Etant donné la préciosité de l’eau et son possible tarissement à l’avenir, il est absolument interdit de la gaspiller. A ce propos, le Prophète () était dans le domaine de la préservation de l’eau de tout gaspillage le plus haut exemple, d’après Anas (Radhia Allahou Anhou) : « Le Prophète () se lavait avec le volume d’un sâ’ et faisait ses ablutions avec celui d’un mudd » (rapporté par Mouslim), il faut noter que le sâ’ et le mudd étaient deux récipients utilisés comme unité de mesure par les Médinois, la capacité du premier était quatre fois supérieure à celle du second. Par ailleurs, le Prophète () fut le premier à appeler les gens à ne pas gaspiller l’eau, il () a dit : « Mangez, buvez et donnez l’aumône sans faire de gaspillage et sans arrogance » (hadith rapporté par Ibn Mâdjah). Il () a en outre interdit aux musulmans de gaspiller lors des ablutions ou du bain ; à ce propos, ‘Abdallah ibn ‘Umar a rapporté que le Prophète () passa près de Sa’d ibn Abî Waqqâs alors ce dernier faisait ses ablutions, et il () lui dit : « Qu’est-ce donc que ce gaspillage d’eau ? », Sa’d lui répondit : « Doit-on également veiller à ne pas faire de gaspillage lors des ablutions ? », alors le Prophète () lui rétorqua : « Bien sûr, et ce, même si tu les fais à partir d'un fleuve .» (hadith rapporté par Ibn Mâdjah).
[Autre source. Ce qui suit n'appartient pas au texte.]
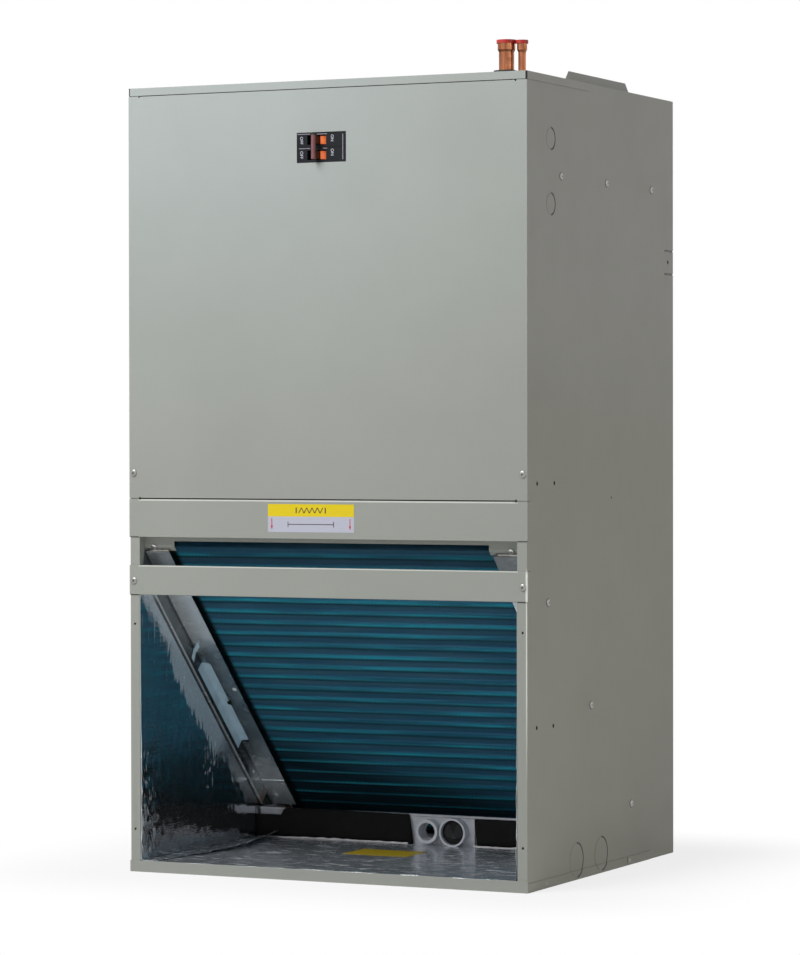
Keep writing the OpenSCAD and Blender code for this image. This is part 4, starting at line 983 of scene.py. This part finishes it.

Le Prophète () ainsi que les gens de sa maison étaient les premiers à appliquer ces recommandations concernant l’économie de l’eau ; d’ailleurs, selon ‘Abdallah ibn Zayd (Radhia Allahou Anhou), le Prophète faisait ses ablutions avec le volume du deux tiers d’un mudd. Par ailleurs, d’après Aïcha (Radhia Allahou Anha), cette dernière se lavait avec le Prophète () dans la même bassine, laquelle contenait l’équivalent de trois mudd-s d’eau. Il a été rapporté que quelqu’un interrogea Djâbir au sujet du ghusl, ce dernier leur dit qu’un sâ’ est suffisant pour se laver, mais l’homme répondit que cela ne lui suffirait pas, alors Djâbir lui dit que cette quantité suffisait à une personne qui avait plus de cheveux que lui et était meilleur que lui, la personne en question n’était autre que le Prophète ().
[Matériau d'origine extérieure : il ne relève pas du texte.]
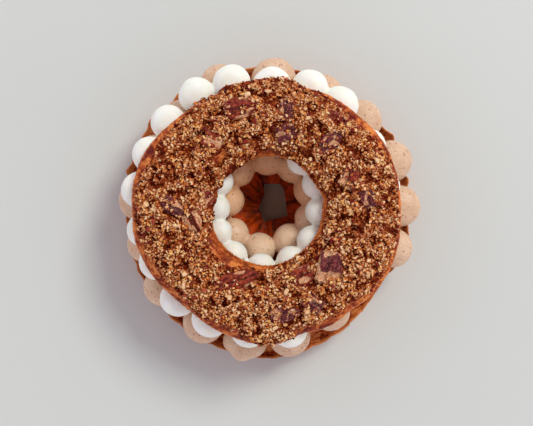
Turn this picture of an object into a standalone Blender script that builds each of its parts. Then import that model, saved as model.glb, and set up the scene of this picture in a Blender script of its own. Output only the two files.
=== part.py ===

Les livres de fiqh mettent en évidence le fait que les anciens de notre communauté faisaient bien attention à ne point gaspiller d’eau lorsqu’ils se lavaient ou faisaient leurs ablutions ; par conséquent, si cette détermination à ne pas gaspiller de l’eau lors des ablutions et autres bains est forte, c’est logiquement qu’elle fut encore plus forte dans les autres utilisations que les musulmans faisaient de l’eau. C’est ainsi que les Califes Bien-guidés suivirent dans ce domaine l’exemple du Prophète (), ils prirent notamment soin des sources d’eau, de même qu’ils organisèrent son stockage afin de ne jamais en manquer, surtout lors des périodes de sécheresse et ils donnèrent des recommandations aux musulmans en matière de consommation d’eau. Ainsi, lorsque les musulmans firent la conquête du Châm, de l’Iraq et de l’Egypte, ils firent tout leur possible pour améliorer la situation de ces pays, et notamment en ce qui concerne l’agriculture et l’utilisation de l’eau, ils construisirent donc des barrages et des viaducs, de même qu’ils creusèrent de nombreux canaux. Les livres d’histoire nous rappellent qu’après la conquête de l’Egypte par ‘Amrû ibn al-‘Âs, ce dernier employa 100 000 ouvriers qui étaient chargés de rénover et réparer les réseaux d’irrigation de ce pays, et ce, hiver comme été.